After a quick stop to get a photo of the Johnny Hallyday sculpture and curse my glasses, the third pair to lose an arm, I arrived at my location Top Secret was an exciting dive into the intriguing world of espionage, looking at its evolution in film, setting it against cultural and political developments from 1913 to the present day and exploring the role of cinema as an instrument of propaganda. On display were film clips, original posters, costumes, gadgets, filming accessories, archives, and works of art. There was also a section dedicated to the sexist representation of women spies in film. The whole exhibition offered a moment to live out my spy film fantasies.

I was a little concerned, however, about the woman I ended up tailing., She spent ages reading up on secret weapons taking photos of the lipstick gun, the spy make-up tips, the shoes with secret spikes and every method of poisoning someone. I had to wait ages before I got a look in.

Having learned about Marie Antoinette’s cypher only a few days earlier, it was another coincidence to see a section on coding, including an original enigma machine.
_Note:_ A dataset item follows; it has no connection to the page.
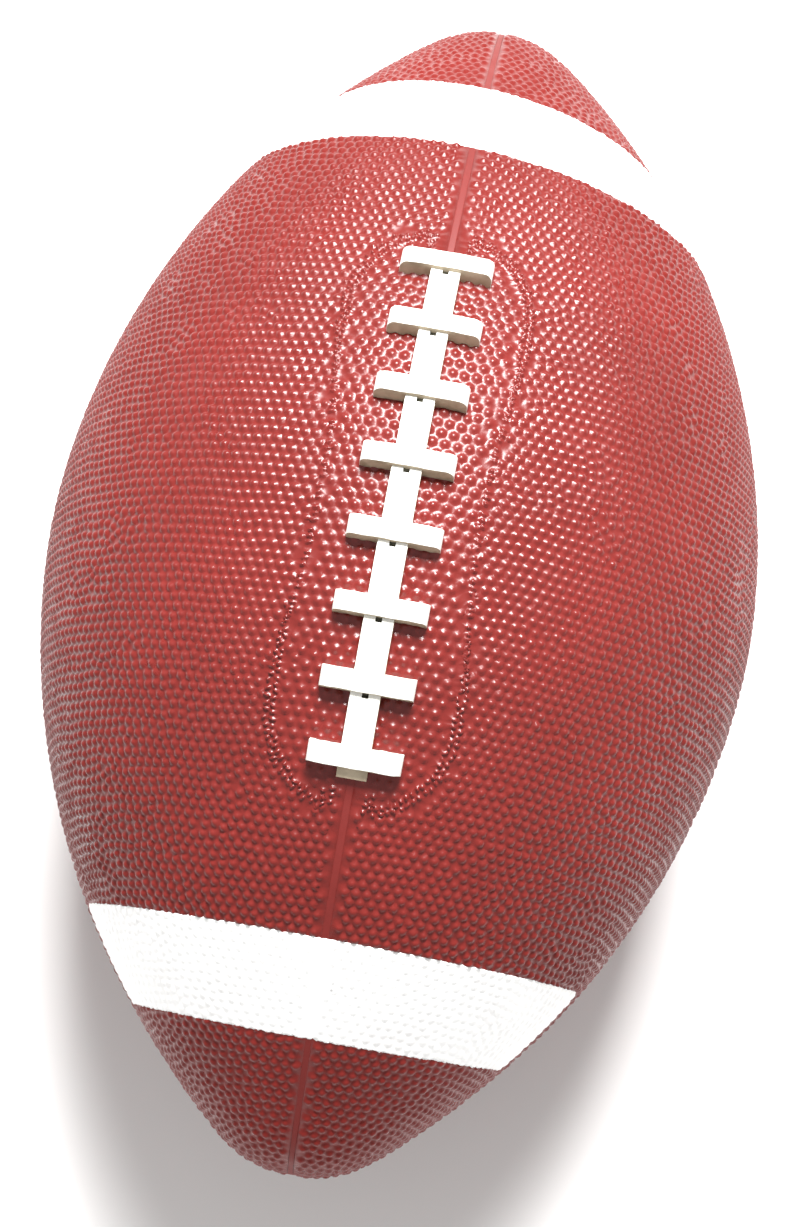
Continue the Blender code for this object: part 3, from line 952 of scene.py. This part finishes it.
def build_spine(white, painted_shade, notch_painted_shade):
    """The strip under the bars, with its notches and a low tab past the rear bar."""
    rear_body = bar_arc(1) - BAR_WIDTH / 2.0
    rear_end = rear_body - TAB_LENGTH
    notches = spine_notches()
    stations = spine_stations(rear_end, rear_body, notches)
    section = spine_section()
    half = SPINE_WIDTH / 2.0

    def notched(arc):
        return any(start < arc < end for start, end in notches)

    def top_height(arc):
        """The body is level, and the tab is lower, with a rounded end."""
        if arc > rear_body - 0.01 * MM:
            return SPINE_HEIGHT
        if arc == rear_end:
            return TAB_HEIGHT - 0.28 * MM
        if arc < rear_end + 0.2 * MM:
            return TAB_HEIGHT - 0.08 * MM
        return TAB_HEIGHT

    points = []
    for arc in stations:
        middle, _, up, _ = lace_frame(arc)
        points.append(middle - up * SPINE_SINK + np.array([0.0, half, 0.0]))
        for side, drop in section:
            dented = notched(arc) and abs(side) < NOTCH_WIDTH / 2.0
            height = top_height(arc) + (-NOTCH_DEPTH if dented else drop)
            points.append(middle + up * height + np.array([0.0, -side, 0.0]))
        points.append(middle - up * SPINE_SINK + np.array([0.0, -half, 0.0]))
    ring = len(section) + 2
    faces = []
    for i in range(len(stations) - 1):
        for k in range(ring):
            n = (k + 1) % ring
            faces.append((i * ring + k, (i + 1) * ring + k, (i + 1) * ring + n, i * ring + n))
    faces += end_caps(ring, len(stations))
    spine = new_piece("lace_spine", points, faces)
    finish_edges(spine, 40.0)
    assign(spine, white, painted_shade, notch_painted_shade)
    # Painted shade: the notch faces take the near-black finish, and the tab and the spine's sides the
    # darker tan one, for the shade that falls there.
    top_faces = range(2, ring - 3)
    notch_faces = range(len(section) // 2 - 1, len(section) // 2 + 2)
    for i in range(len(stations) - 1):
        middle = (stations[i] + stations[i + 1]) / 2.0
        for k in range(ring):
            face = spine.data.polygons[i * ring + k]
            if notched(middle) and k in notch_faces:
                face.material_index = 2
            elif middle < rear_body or k not in top_faces:
                face.material_index = 1


def build_bar(number, white, painted_shade):
    """A cross bar: a flat-topped block that curves down to the cover at both ends."""
    middle, along, up, bend = lace_frame(bar_arc(number))
    half = BAR_LENGTH / 2.0
    rise = BAR_HEIGHT - BAR_END_HEIGHT

    def drop(side):
        """How far the cover falls away to the side of the lace's middle line."""
        return bend - math.sqrt(bend**2 - side**2)

    outline = [(side, -BAR_SINK - drop(side)) for side in np.linspace(-half, half, 13)]
    crown = []
    for k in range(BAR_END_POINTS + 1):
        turn = math.pi / 2.0 * k / BAR_END_POINTS
        side = half - BAR_END_RUN * (1.0 - math.cos(turn))
        crown.append((side, BAR_END_HEIGHT + rise * math.sin(turn) - 0.5 * drop(side)))
    flat = np.linspace(half - BAR_END_RUN, -half + BAR_END_RUN, 9)[1:-1]
    top = [(side, BAR_HEIGHT - 0.5 * drop(side)) for side in flat]
    outline += crown + top + [(-side, high) for side, high in reversed(crown)]
    sideways = np.array([0.0, -1.0, 0.0])
    points = []
    for edge, foot in ((-1.0, 0.9 * BAR_FOOT), (1.0, 0.1 * BAR_FOOT)):
        for side, high in outline:
            reach = BAR_WIDTH / 2.0 + foot * min(1.0, max(0.0, 1.0 - (high + drop(side)) / BAR_HEIGHT))
            for size, rate, shift in BAR_WAVES:
                reach += size * math.sin(side * rate + number * shift + edge)
            points.append(middle + sideways * side + up * high + along * edge * reach)
    ring = len(outline)
    faces = [(k, (k + 1) % ring, ring + (k + 1) % ring, ring + k) for k in range(ring)]
    faces += [tuple(range(ring))[::-1], tuple(range(ring, 2 * ring))]
    bar = new_piece(f"lace_bar_{number}", points, faces)
    finish_edges(bar, 50.0, 0.16 * MM)
    assign(bar, white, painted_shade)
    # Painted shade: faces turned towards -X, away from the key light, take the darker tan finish.
    along = Vector(along)
    for face in bar.data.polygons:
        face.material_index = int(face.normal.dot(along) < -0.75)


# ---- materials

class Paint:
    """A small helper for procedural node materials."""

    def __init__(self, name):
        self.material = bpy.data.materials.new(name)
        self.material.use_nodes = True
        self.tree = self.material.node_tree
        self.shader = self.tree.nodes["Principled BSDF"]
        self.place = self.tree.nodes.new("ShaderNodeTexCoord").outputs["Object"]

    def feed(self, node, inputs):
        """Gives inputs of a node their numbers, or links other nodes' outputs to them."""
        for name, value in inputs.items():
            if isinstance(value, bpy.types.NodeSocket):
                self.tree.links.new(value, node.inputs[name])
            else:
                node.inputs[name].default_value = value

    def node(self, kind, inputs, **settings):
        made = self.tree.nodes.new(kind)
        for setting, value in settings.items():
            setattr(made, setting, value)
        self.feed(made, inputs)
        return made

    def noise(self, scale, detail=3.0):
        inputs = {"Vector": self.place, "Scale": scale, "Detail": detail}
        return self.node("ShaderNodeTexNoise", inputs).outputs["Fac"]

    def ramp(self, value, *stops):
        """Blends between two stops, each a position and a colour."""
        node = self.node("ShaderNodeValToRGB", {"Fac": value})
        for element, (position, colour) in zip(node.color_ramp.elements, stops):
            element.position = position
            element.color = (*colour, 1.0)
        return node.outputs["Color"]

    def mix(self, share, first, second):
        inputs = {0: share, 6: first, 7: second}
        return self.node("ShaderNodeMix", inputs, data_type="RGBA").outputs[2]

    def spread(self, value, low, high, to_low, to_high):
        """Maps value from low..high to to_low..to_high and holds it there."""
        inputs = {"Value": value, "From Min": low, "From Max": high, "To Min": to_low, "To Max": to_high}
        return self.node("ShaderNodeMapRange", inputs).outputs["Result"]

    def outwards(self, axis, near, far, at_near, at_far):
        """A value that changes with the distance from the middle of the ball along one axis."""
        place = self.node("ShaderNodeSeparateXYZ", {"Vector": self.place}).outputs[axis]
        distance = self.node("ShaderNodeMath", {0: place}, operation="ABSOLUTE").outputs["Value"]
        return self.spread(distance, near, far, at_near, at_far)

    def times(self, first, second):
        return self.node("ShaderNodeMath", {0: first, 1: second}, operation="MULTIPLY").outputs["Value"]

    def bump(self, value, distance, strength):
        inputs = {"Height": value, "Distance": distance, "Strength": strength}
        return self.node("ShaderNodeBump", inputs).outputs["Normal"]


def rubber(name, dark, light, roughness):
    """Mottled red rubber, less shiny towards the tips and down the sides."""
    paint = Paint(name)
    broad = paint.noise(28.0)
    fine = paint.noise(900.0)
    base = paint.ramp(broad, (0.30, dark), (0.70, light))
    spots = paint.ramp(fine, (0.35, [0.90 * c for c in light]), (0.65, light))
    uneven = paint.noise(160.0, 4.0)
    ends = paint.outwards("X", near=0.020, far=0.110, at_near=0.42, at_far=0.34)
    sides = paint.outwards("Z", near=0.020, far=0.070, at_near=0.50, at_far=1.0)
    paint.feed(paint.shader, {
        "Base Color": paint.mix(paint.spread(fine, 0.3, 0.7, 0.0, 0.5), base, spots),
        "Roughness": paint.spread(uneven, 0.3, 0.7, roughness - 0.06, roughness + 0.08),
        "Specular IOR Level": paint.times(ends, sides),
        "Normal": paint.bump(paint.noise(2600.0, 2.0), 0.03 * MM, 0.6),
    })
    return paint.material


def plain_finish(name, low, high, roughness, scale, bump_scale, bump_height):
    """A clouded finish between two colours, with fine bumps."""
    paint = Paint(name)
    uneven = paint.noise(3.0 * scale)
    paint.feed(paint.shader, {
        "Base Color": paint.ramp(paint.noise(scale, 4.0), (0.30, low), (0.60, high)),
        "Roughness": paint.spread(uneven, 0.3, 0.7, roughness - 0.05, roughness + 0.08),
        "Normal": paint.bump(paint.noise(bump_scale), bump_height, 0.7),
    })
    return paint.material


def wound_yarn(name):
    """Wavy stripes of thread."""
    paint = Paint(name)
    stripes = {"Vector": paint.place, "Scale": 420.0, "Distortion": 6.0}
    wave = paint.node("ShaderNodeTexWave", stripes).outputs["Fac"]
    paint.feed(paint.shader, {
        "Base Color": paint.ramp(wave, (0.2, (0.42, 0.37, 0.28)), (0.8, (0.66, 0.60, 0.48))),
        "Roughness": 0.8,
        "Normal": paint.bump(wave, 0.1 * MM, 0.8),
    })
    return paint.material


# ---- build the ball

panels = [
    Panel("cover_panel_lace_left", 0.0, -1.0, False),
    Panel("cover_panel_lace_right", 90.0, 1.0, False),
    Panel("cover_panel_belly_left", -90.0, 0.0, False),
    Panel("cover_panel_belly_right", 180.0, 0.0, True),
]
cover_red = rubber("cover_red_rubber", (0.124, 0.0100, 0.0075), (0.157, 0.0130, 0.0100), 0.31)
seam_red = rubber("seam_red_rubber", (0.124, 0.0105, 0.0080), (0.157, 0.0135, 0.0105), 0.50)
finish = {name: plain_finish(name, *values) for name, values in FINISHES.items()}

lace_grains = []
for panel in panels:
    grain = Grain(panel)
    assign(build_panel(panel, grain), cover_red)
    if panel.hand:
        lace_grains.append(grain)

for strip in build_seams():
    assign(strip, seam_red)

assign(build_band("white_band_front", 1.0, lace_grains), finish["white_ink"])
assign(build_band("white_band_rear", -1.0, lace_grains), finish["white_ink"])
# The second lace finish is painted shade: a darker tan for the lace faces that the key light doesn't
# reach.
lace_white, lace_painted_shade = finish["lace_white_vinyl"], finish["lace_painted_shade_vinyl"]
build_spine(lace_white, lace_painted_shade, finish["lace_notch_painted_shade"])
for number in range(1, BAR_COUNT + 1):
    build_bar(number, lace_white, lace_painted_shade)

assign(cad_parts["valve_boot"], finish["valve_rubber"])
assign(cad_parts["valve_core"], finish["valve_core_rubber"])
assign(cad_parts["bladder"], finish["bladder_butyl"])
assign(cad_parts["wound_carcass"], wound_yarn("winding_yarn"))


# ---- floor, light and camera

bpy.ops.mesh.primitive_plane_add(size=6.0, location=(0.0, 0.0, -MAX_RADIUS - FLOOR_GAP))
floor = bpy.context.active_object
floor.name = "floor"
assign(floor, finish["floor_paper"])

key_data = bpy.data.lights.new("key_light", "AREA")
key_data.shape = "SQUARE"
key_data.size = KEY_SIZE
key_data.energy = KEY_WATTS
key = bpy.data.objects.new("key_light", key_data)
key.location = KEY_PLACE
key.rotation_euler = (-KEY_PLACE).to_track_quat("-Z", "Y").to_euler()
bpy.context.scene.collection.objects.link(key)

world = bpy.data.worlds.new("studio")
world.use_nodes = True
world.node_tree.nodes["Background"].inputs["Color"].default_value = (1.0, 1.0, 1.0, 1.0)
world.node_tree.nodes["Background"].inputs["Strength"].default_value = SKY_STRENGTH
bpy.context.scene.world = world
bpy.context.scene.view_settings.view_transform = "Standard"

camera_data = bpy.data.cameras.new("camera")
camera_data.sensor_width = 36.0
camera_data.lens = CAMERA_LENS
camera_data.clip_start = 0.01
camera_data.clip_end = 20.0
camera = bpy.data.objects.new("camera", camera_data)
camera_right = CAMERA_FORWARD.cross(CAMERA_UP).normalized()
camera_up = camera_right.cross(CAMERA_FORWARD).normalized()
turned = Matrix((camera_right, camera_up, -CAMERA_FORWARD.normalized())).transposed()
camera.matrix_world = Matrix.Translation(CAMERA_PLACE) @ turned.to_4x4()
bpy.context.scene.collection.objects.link(camera)
bpy.context.scene.camera = camera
And while I am on the subject of coincidences, I was struck by an original Andy Warhol picture of Mata Hari (having visited an Andy Warhol exhibition when I first arrived in Paris and running across his pictures in other museums), the fact that I was in another Frank Gehry Building and the drawing for Les Parapluies de Cherbourg set design. I had watched the 1964 French film for which the sketch was created only the night before. Oh, and the drawings by Méliès of Victor Hugo and Émile Zola, the two writers I have been stalking (and reading) around Paris.

I'm not sure what this trail of coincidences means yet.

The day's bonus was finding the Musée Méliès in the same building. This fascinating journey through cinema focuses on Méliès and his use of magic and science (and glass and mirrors) to give birth to new images, the likes of which had not been seen before. With 300 machines, costumes, posters, drawings and models rubbing shoulders with nearly 150 photographs and films by Méliès, including some rare ones, it’s the story of how the director of A Trip to the Moon become one of the most inventive and prolific filmmakers. The Scorsese film Hugo plays homage to Méliès, the father of modern cinema, when the automaton (seen in the first image below) draws the iconic image from Méliès film.

'What is the man in our time who could live without magic, without a little dream?' -Georges Melies The real treat was watching Méliès 1902 film 'Le Voyage dans la Lune' on the big screen, knowing now how Méliès created his effects. It really was a fabulous day out. I guess I did go to the moon after all. Three hours later, I emerged into the sunshine to walk back, sans Google, the easy way - directly over the bridge opposite. Then I undertook a spot of flânerie and followed the Seine home.

I stopped in the sculpture park on the way back just as the mid-afternoon activities started, and the city started to swing into life. No longer quiet, it was a riot of music, dance and sport, each activity assaulting my ears as I walked from the tango to the line dancing, the Tai Chi to the dog playground. The park was heaving and this little film (my first impromptu attempt to make a film and add music) sums up the vibe.

In just 14 days, I will be headed back home. I have started to reflect on what that means and the changes ahead when I return. There is so much I hope to take back and use in my daily life. Maybe not my daily éclair, croissant and café, but some updated habits and perspectives on the world. A future mission is to capture those thoughts. This blog is something for me to reflect on when I slip back into the UK groove and to remind myself of this unique time. It's been lovely to share some of this experience with those who have visited in person and those who are watching from afar. I hope to share thoughts on what I have gained from the sabbatical before I leave. But there are still two weeks left and plenty to discover. And that's just Paris.